No offense to Rural, but don't use people's anecdotes to decide if a particular car is reliable. Go to your local library & borrow a copy of Consumer Reports annual guide. Every great brands or models have lemon years. You have to do the research and base the decision on real facts.
No offense taken here. The OP asked how I found mine so farm so I answered.
In addition to Consumer Reports, I'd add learn enough about cars to be a good judge of used ones yourself. The average for a model is good to know, but nothing beats looking under the hood if you know what you're looking at.
Agreed!
All too often, reliability correlates more with maintenance and driver habits than with make or model. Some cars take abuse better than others, some don't. Reliability even correlates much more with maintenance and driver habits than with mileage.
(I define reliability as "the car won't let you down in the middle of nowwhere". I do not understand it as "you will never have to do replace anything" - that is not realistic.)
Some cars DO have their flaws, however, and you need to know them. For example, you would NOT want a Saab 9-5 with the 3.0 litre diesel. Nor would you want an early 2.0 liter Volkswagen TDI (injector and cylinder head issues), but the predecessor 1.9 is literally bullet-proof and highly recommend. You would want to know that overhauling the front axles of VW Passat and Audi A6 is a rather unpleasant work and extremely expensive. If you keep the car long enough, you might very well have to do this - but then, properly maintenanced, they could last for 400.000+ km, so these 1500€ can be very well spent...
If you are going to buy a car, do your research. For each model (and version!) you think of. Sometimes a car starts as a lemon, but with the first facelift it's issues were adressed and it's fine now. Sometimes facelifts or successors of great cars be worse, because the manufacturer did save a little bit to much on parts costs or corrosion protection.
Some Volvos and Saab are extremely reliable, second only to old Mercedes. Some are the complete opposite. Mercedes has a reputation to "last forever", but the w210 (E-classe 1996 onwards) is prone to rust in no time. Ford and (most) GM cars are considered to be inferior, low price, low quality crap over here in Germany, but that's because they really fucked up in the late 80s and early 90s -while actually, for example, some 2000-onwards Opel (GM) are extraordinarily reliable.
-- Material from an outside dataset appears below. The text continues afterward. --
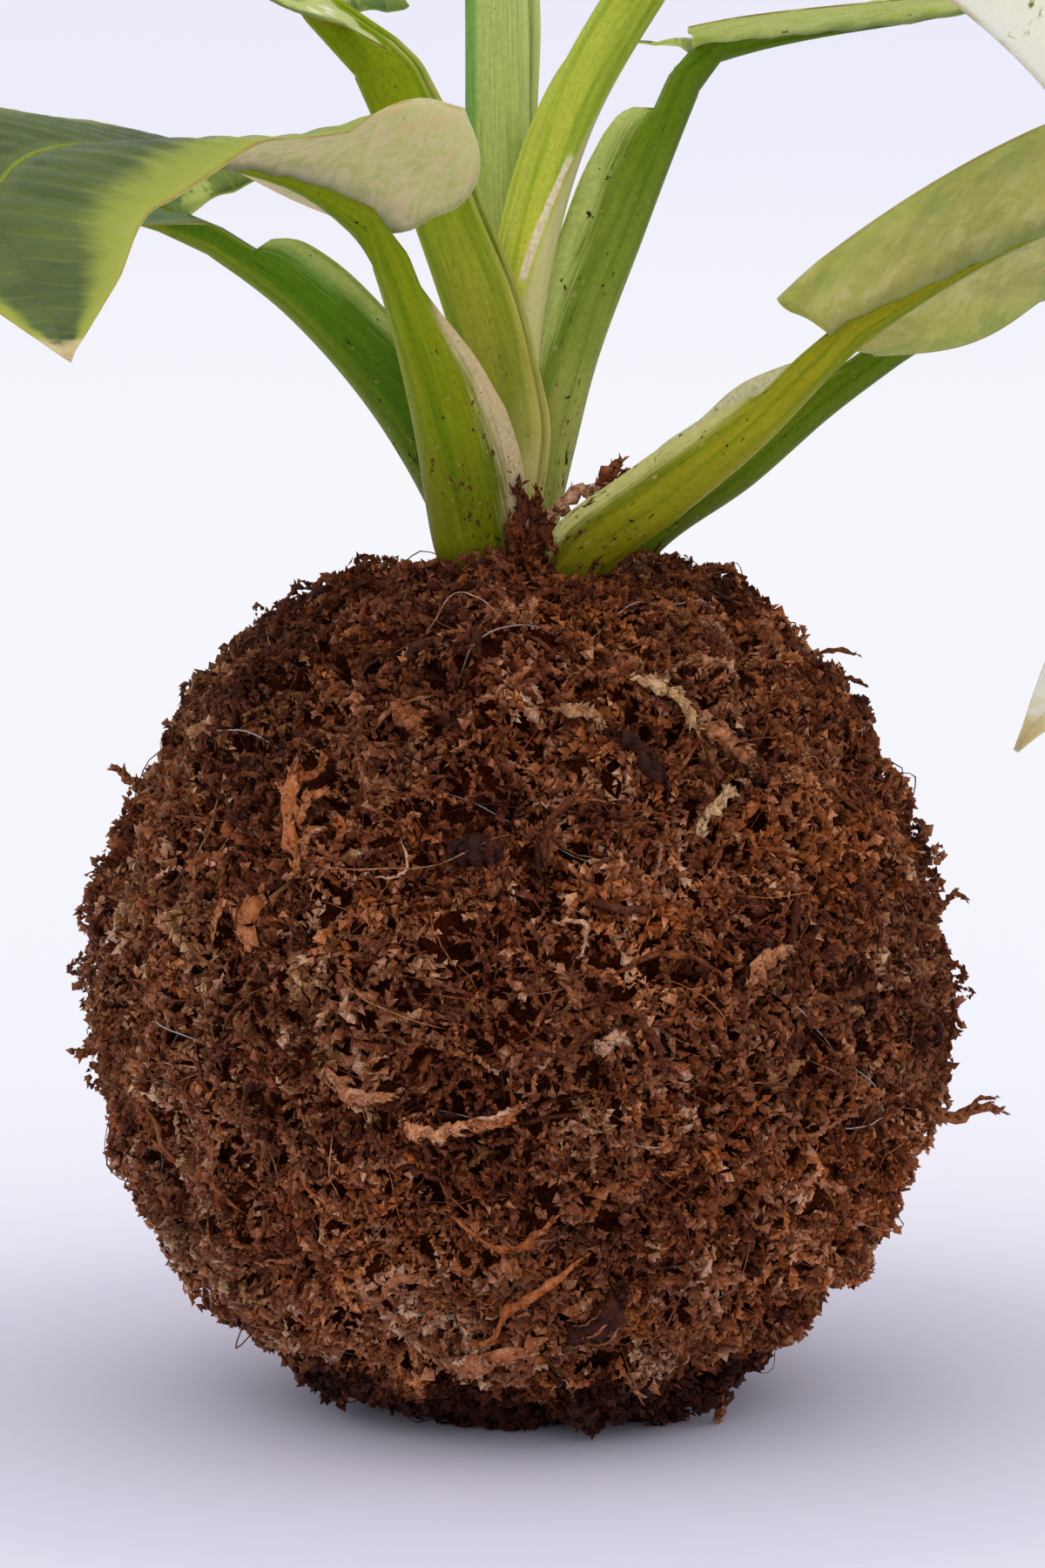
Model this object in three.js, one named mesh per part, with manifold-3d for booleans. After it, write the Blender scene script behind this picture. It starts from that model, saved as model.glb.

The information is all there, the internet is full of it. I even spent a considerable amount researching espresso machines, before I bought mine (used, of course) - so I really don't get it when people buy extremely expensive things like cars on the basis of nothing more than "I thought this brand was reliable".
Do the Research. Before you buy. And then closely inspect the actual car, because bad maintenance can kill even the best and most reliable car.
@timshel:
I would concur to keep the Civic. Buying it new was a bad move, but you already did it. That game is lost. Loosing it now would mean taking the depreciation hit and loosing again, buying a bigger car now means driving a bigger car for some years while you do not need it and loosing for the third time. When you really have kids in 3-5 years, you can have a look at your real needs, decide to keep it, or sell it and buy a hatchback, or perhaps it might even be better to sell the Accord? Who knows
now?
Of course it would be cheaper to sell it now, even ehen your underwater on the loan, and buy something used (a lot of cars from the early 90s are extremely fuel efficient, you just have to find them). But then, you need some knowledge of cars and have an idea on how to keep operating costs under control without sacrificing on maintenance. Accidentally buying a lemon will ruin this strategy and to me it seems like you are ready yet for that kind of risk.
So keeping the civic might be your best move.